H. Edward Roberts, M.D., stands next to the first PC, the Altair 8800.  (Source: ArsTechnica)

The Altair 8800b  (Source: DVQ)

Roberts helped launch Microsoft and the career of Bill Gates, shown here in a much earlier photograph with Microsoft co-founder Paul Allen, when the pair were 13 year old students at Lakeside High  (Source: Rensselaer)
Roberts helped launch the career of Bill Gates and Microsoft, delivered the first consumer PC

H. Edward Roberts died this week at age 68.  If you don't know the story of how Roberts helped launch the personal computing revolution, let us fill you in.

Back in 1970, Ed Roberts had just finished serving at the Air Force Weapons Laboratory designing circuits for missiles.  Along with a close friend, Forrest M. Mims III, he decided to open a business from his garage selling build-it-yourself electronics kits to hobbyists.

The new company, MITS, sold its first product, the MITS 816 calculator, in 1971 for $175 ($275 assembled).  The calculator was featured in publications such as 
Popular Electronics and proved a commercial hit.  Several more models followed, and to keep up with demand MITS moved to a new building with an assembly line and commercial soldering equipment.

Then disaster struck -- Texas Instruments in 1972 developed its own chip and began selling calculators at half the price of the MITS models, fully assembled.  Even with $250,000 in debt and a collapsing business, Ed. Roberts didn't waver from his commitment to personal computing.  He persevered building the prototype of the first personal computer, the Altair 8800, named unofficially after a planet visited in the 
Star Trek episode Amok Time.

The Altair 8800 saved the company.  Ed. Roberts had brokered a deal with Intel to buy Intel 8080 chips in bulk for $75/chip (normally they were $360/chip).  The cheap CPUs allowed the Altair 8800 to retail for $439 ($621 assembled) at the time when Intel's Intellec-8 Microprocessor Development System, another Intel 8080 based system, sold for $10,000.

The cheap Altair 8800 not only proved a mild commercial hit, but it helped launch the world's biggest electronics company today, Microsoft.  In 1975 Bill Gates and Paul Allen, students at Harvard at the time read about the Altair.  They contacted Ed. Roberts telling him they were developing a programming language interpreter and asking if he was interested in purchasing in it.

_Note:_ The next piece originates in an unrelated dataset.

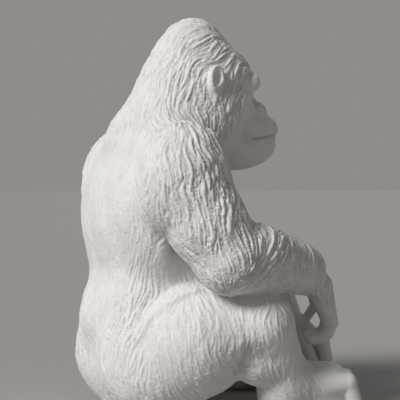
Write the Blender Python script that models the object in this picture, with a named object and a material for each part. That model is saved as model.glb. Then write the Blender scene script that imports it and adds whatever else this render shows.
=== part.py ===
"""Seated gorilla figurine, cast in one piece and finished matt white.

The animal sits upright on its buttocks and both feet, knees drawn up and parted, forearms resting
on the knees, and its right hand closed round its left wrist. It faces -Y, with its right side at -X.
Units are metres, +Z is up, and the floor is z = 0.
"""

from dataclasses import dataclass

import bpy
import numpy as np
import openvdb
from mathutils import Euler

# Finished size of the casting
WIDTH = 0.598
DEPTH = 0.524
HEIGHT = 0.762

# How finely the clay is modelled and how many triangles the finished casting keeps
VOXEL = 0.004
TRIANGLES = 11000
FAR = 0.10

RIGHT, LEFT = -1, 1

# Slices of the trunk and of the head: height, middle, half width, half depth, squareness
TRUNK = [
    (0.000, 0.005, 0.105, 0.070, 2.0),
    (0.060, 0.000, 0.150, 0.108, 2.0),
    (0.120, -0.004, 0.166, 0.120, 2.0),
    (0.180, -0.004, 0.164, 0.134, 2.0),
    (0.220, -0.004, 0.155, 0.124, 2.3),
    (0.250, -0.005, 0.148, 0.111, 2.7),
    (0.275, -0.005, 0.147, 0.108, 2.8),
    (0.300, -0.004, 0.149, 0.112, 2.8),
    (0.350, -0.006, 0.160, 0.124, 2.7),
    (0.400, -0.009, 0.166, 0.125, 2.5),
    (0.450, -0.012, 0.166, 0.117, 2.3),
    (0.490, -0.018, 0.150, 0.105, 2.1),
    (0.526, -0.030, 0.124, 0.113, 2.0),
    (0.560, -0.042, 0.101, 0.111, 2.0),
    (0.590, -0.056, 0.084, 0.098, 2.0),
    (0.620, -0.075, 0.060, 0.070, 2.0),
]
SKULL = [
    (0.468, -0.105, 0.016, 0.020, 2.0),
    (0.478, -0.098, 0.050, 0.056, 2.0),
    (0.500, -0.087, 0.074, 0.086, 2.3),
    (0.540, -0.076, 0.090, 0.099, 2.5),
    (0.570, -0.070, 0.094, 0.103, 2.5),
    (0.597, -0.074, 0.095, 0.107, 2.5),
    (0.626, -0.087, 0.094, 0.108, 2.5),
    (0.657, -0.097, 0.090, 0.107, 2.4),
    (0.680, -0.099, 0.084, 0.097, 2.2),
    (0.706, -0.092, 0.074, 0.076, 2.1),
    (0.731, -0.090, 0.058, 0.055, 2.0),
    (0.751, -0.091, 0.038, 0.035, 2.0),
    (0.762, -0.091, 0.014, 0.013, 2.0),
]

# Middle lines of the arms from shoulder to wrist, and the thickness at each point
RIGHT_ARM = [
    (-0.195, -0.006, 0.443),
    (-0.216, -0.045, 0.361),
    (-0.236, -0.077, 0.299),
    (-0.193, -0.170, 0.294),
    (-0.155, -0.229, 0.281),
    (-0.130, -0.266, 0.271),
    (-0.114, -0.288, 0.254),
]
RIGHT_ARM_RADII = [0.078, 0.071, 0.060, 0.058, 0.052, 0.044, 0.034]
LEFT_ARM = [
    (0.195, -0.006, 0.443),
    (0.216, -0.045, 0.361),
    (0.236, -0.077, 0.299),
    (0.190, -0.170, 0.288),
    (0.125, -0.245, 0.255),
    (0.065, -0.282, 0.222),
    (0.038, -0.297, 0.188),
    (0.026, -0.310, 0.166),
]
LEFT_ARM_RADII = [0.078, 0.071, 0.060, 0.057, 0.050, 0.038, 0.030, 0.025]


@dataclass
class Ball:
    """An ellipsoid of clay: centre, three radii, and a turn in degrees about X, Y and Z."""

    centre: tuple
    radii: tuple
    turn: tuple = (0, 0, 0)

    def reach(self):
        centre, size = np.array(self.centre, float), max(self.radii)
        return centre - size, centre + size

    def distance(self, x, y, z):
        axes = np.array(Euler(np.radians(self.turn), "XYZ").to_matrix())
        dx, dy, dz = x - self.centre[0], y - self.centre[1], z - self.centre[2]
        near = far = 0
        for axis, radius in zip(axes.T, self.radii):
            along = (dx * axis[0] + dy * axis[1] + dz * axis[2]) / radius
            near = near + along**2
            far = far + (along / radius) ** 2
        near = np.sqrt(near)
        return near * (near - 1) / np.sqrt(np.maximum(far, 1e-9))

    def mirrored(self):
        x, y, z = self.centre
        pitch, roll, yaw = self.turn
        return Ball((-x, y, z), self.radii, (pitch, -roll, -yaw))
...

The statement was a lie.  The pair had no interpreter in the works.  But when Mr. Roberts expressed interest they rented computer time and hurriedly threw together the first version of BASIC, which fit on 4 kB of tape and supported floating point math.  They flew to Albuquerque, New Mexico to demonstrate the program to Ed. Roberts.  The first version only printed "Altair Basic" and then crashed.  However, a second tape worked, printing Gates and Allen's company's new name "Micro-soft" and running a short integer addition program.

In mid 1976, the Altair 8800B launched and Gates and Allen delivered 8K Altair Basic.  Then came the feud between Gates and Roberts which landed in the courts.  The case centered around Microsoft beginning to develop for the Motorola 6800 and other devices, which MITS argued was contractually forbidden.  Gates countered that Roberts had not paid them in full and that the contract had no such stipulations.  Recalls Roberts, "[Gates was] a very bright kid, but he was a constant headache at MITS.  You couldn’t reason with him.  He did things his way or not at all."

The case would be settled in 1980s in Microsoft's favor.  However, by then Roberts had long since left the computer industry behind.  In 1977 he sold the MITS company, which then had 230 employees for $6M USD.  He kept $2M USD of that sum and used it to purchase a farm in Georgia, which he moved to with his wife and five sons.

The 6'4" former Air Force officer turned computer pioneer turned farmer worked the land for a few years, then decided to pursue his childhood dream of becoming a physician.  He succeeded at obtaining that degree.  In 1986 he was awarded a medical degree from Mercer University in Macon and soon after opened a practice in Cochran, 35 miles away.

The later years found Roberts in turbulent times, with two divorces and two new marriages, starting with a divorce in 1988.  Roberts found strength and fulfillment in his medical career.  While he continued to tinker with electronics, he turned his back on Silicon Valley, reportedly still hurt by the dispute with Microsoft.

But as Roberts lay deathly ill in the hospital this year, retired Microsoft co-founder Bill Gates reached out, spending much time with his former employer-turned-nemesis.  Last Thursday Roberts passed away.  He is survived by his third wife Rosa Roberts, his five sons, and his daughter he had in 1983.  His role in launching the electronics industry -- and Microsoft -- will not be forgotten by those who know its story.